1 Beliefs About Death
Lakota burial ceremonies reflect the tribe's beliefs about death. The Lakota people view the world as a wondrous place and regard life as an immense gift. This tribe views death as an inevitable equalizer, something that happens to all living things despite their achievements on earth. The Lakota believe that the dead depart to a spirit world free of pain and suffering. Although the Lakota sometimes fear the departed, they do not fear death of old age, and they do not fear ghosts, though they often try to prevent ghosts from returning to stay with families of the deceased.
2 Burial Rituals
Typically, the Lakota bury their dead. Custom dictates that the tribe wait about a day and half before burial when a person dies at home, in hopes that the deceased might revive. Before burial, mourners dress the body in fine clothes and wrap them tightly in robes. Due to their fear of the dead, Lakota tribes sometimes burn the dwellings of the deceased and forbid members of the tribe to use that person's name.

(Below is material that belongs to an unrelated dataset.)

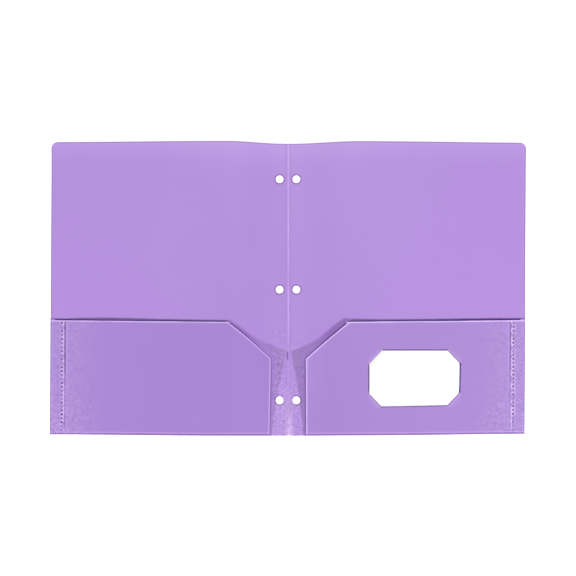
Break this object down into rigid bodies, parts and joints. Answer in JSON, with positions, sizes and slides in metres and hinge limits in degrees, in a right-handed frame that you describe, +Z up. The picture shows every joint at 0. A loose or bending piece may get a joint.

Bodies are typically placed on a scaffold to encourage the spirit's journey into the sky. Burial practices vary and include traditional earth burial, air burial -- in which bodies are left in the open, a practice often used for warriors who have fallen in battle --, burial under mounds or rocks and even tree burial, in which the limbs of a tree stand in for a scaffold. These methods vary depending on the tribe, location and resources.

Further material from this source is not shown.